2nd Order Linear Diff. Eqn (homogeneous)

Homework Statement

Show that id y = x(t) is a solution of the diff. eqn. y'' + p(t)y' + q(t)y = g(t), where g(t) is not always zero, then y = c*x(t), where c is any constant other than 1, is not a solution.

Homework Equations

Can someone help me get started?
Also, since g(t) is not zero, this means that the equation is nonhomogeneous?

Answers and Replies

Defennder
Homework Helper
Yes, this implies the DE is non-homogenous. To show that y = c*x(t) is not a solution just substitute that into the DE. Do you still get g(t) on the RHS?
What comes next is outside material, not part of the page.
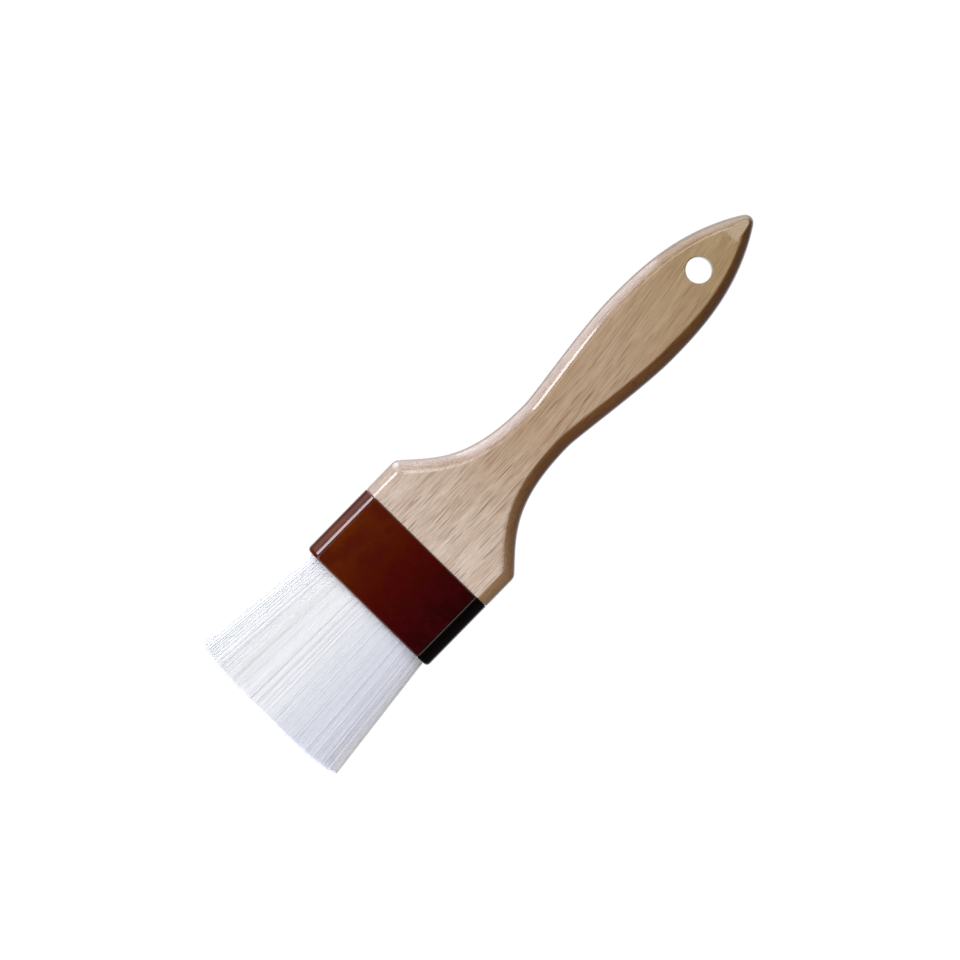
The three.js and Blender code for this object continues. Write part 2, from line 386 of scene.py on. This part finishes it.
def hole_cutter():
    """A round plug that widens in a small flare at both faces."""
    centre, radius = hole_place()
    turns = np.linspace(0, math.pi / 2, 8)
    flare = [(HOLE_FLARE * (1 - math.cos(t)), MID - HOLE_FLARE * (1 - math.sin(t))) for t in turns]
    flare.append((2 * HOLE_FLARE, MID + 1 * MM))
    profile = [(out, -height) for out, height in reversed(flare)] + flare
    angles = np.linspace(0, 2 * math.pi, 96, endpoint=False)
    rings = [
        np.column_stack(
            [
                (radius + out) * np.cos(angles),
                centre + (radius + out) * np.sin(angles),
                np.full_like(angles, MID + height),
            ]
        )
        for out, height in profile
    ]
    return loft("hole_cutter", rings)


def make_handle(material):
    """The wooden handle: tenon, shoulder, neck, belly and nose in one piece, with its hanging hole."""
    bow = side_bow()
    profile = side_profile(MID, bow, WOOD_FILLET)
    shrink = WALL + GLUE_GAP
    tenon_half = MID - shrink
    tenon = side_profile(tenon_half, bow * tenon_half / MID, TENON_FILLET)
    rings = handle_rings(profile, bow)
    base = rings[0][0, 1]
    lip = side_profile(MID - SEAM_DEPTH, bow * (1 - SEAM_DEPTH / MID), WOOD_FILLET - SEAM_DEPTH)
    lip_start = base - SEAM_FILLED * SEAM
    tenon_rings = [section_ring(HALF_WIDTH - shrink, y, tenon) for y in (HANDLE_LOW.y, lip_start)]
    tenon_rings += [section_ring(HALF_WIDTH - SEAM_DEPTH, y, lip) for y in (lip_start, base)]
    body = loft("handle_body", tenon_rings + rings, sharp_above=25)
    mesh = cut_away(body, hole_cutter(), sharp_above=25)
    return new_piece("wooden_handle", mesh, "handle", "lacquered_wood", material, "handle")


# ---------------------------------------------------------------- ferrule

def corner_inset(distance, radius):
    """How far a corner of that radius has drawn in at a distance from its end."""
    left = max(radius - distance, 0)
    return radius - math.sqrt(max(radius**2 - left**2, 0))


def make_ferrule(material):
    """The moulded sleeve: a thin wall with a slightly crowned front, a rounded mouth and a soft top."""
    bow = side_bow()
    top = float(silhouette()[0, 1]) - SEAM
    near_mouth = np.array([0, 0.01, 0.05, 0.12, 0.22, 0.35, 0.5, 0.75, 1.0, 1.3, 2.0]) * MM
    near_top = np.array([1.5, 0.7, 0.35, 0.25, 0.16, 0.08, 0.02, 0.0]) * MM

    def ring(y, draw_x, draw_z):
        """A ring at y, drawn in from the outside by those amounts. Only the outer rings are crowned."""
        profile = side_profile(MID - draw_z, bow, max(FERRULE_FILLET - draw_z, INNER_RIM))
        share = max(0, min(1, (y - MOUTH) / CROWN_FADE, (top - y) / CROWN_FADE))
        crown = FERRULE_CROWN * share if draw_z < WALL / 2 else 0
        return section_ring(HALF_WIDTH - draw_x, y, profile, crown)

    rings = []
    for distance in near_mouth:
        draw_x = corner_inset(distance, MOUTH_CORNER)
        rings.append(ring(MOUTH + distance, draw_x, corner_inset(distance, MOUTH_RIM)))
    for y in np.linspace(MOUTH + 4 * MM, top - 3 * MM, 8):
        rings.append(ring(y, 0, 0))
    for distance in near_top:
        draw = corner_inset(distance, TOP_RIM)
        rings.append(ring(top - distance, draw, draw))
    rings.append(ring(top, WALL, WALL))
    for distance in (0.3 * MM, 0.1 * MM, 0):
        draw = WALL - corner_inset(distance, INNER_RIM)
        rings.append(ring(MOUTH + distance, draw, draw))
    mesh = loft("ferrule_sleeve", rings, closed=True, sharp_above=40)
    return new_piece("ferrule_sleeve", mesh, "handle", "ferrule_plastic", material, "ferrule")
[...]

For y = c*x(t): x''(t) + p(t)*x'(t) + q(t)*x(t) = g(t)

What next?

Defennder
Homework Helper
Note that it is given that y=x(t) is a solution, that means x''(t) + p(t)x'(t) + q(t)x(t) = g(t). The expression you get when you substitute y = cx(t) into the DE is clearly different from this. What does that tell you?

HallsofIvy
Science Advisor
Homework Helper
For y = c*x(t): x''(t) + p(t)*x'(t) + q(t)*x(t) = g(t)

What next?
What happened to the c?? If x''(t) + p(t)*x'(t) + q(t)*x(t) = g(t) what is
(c*x)'' + p(t)*(c*x)' + q(t)*(c*x)?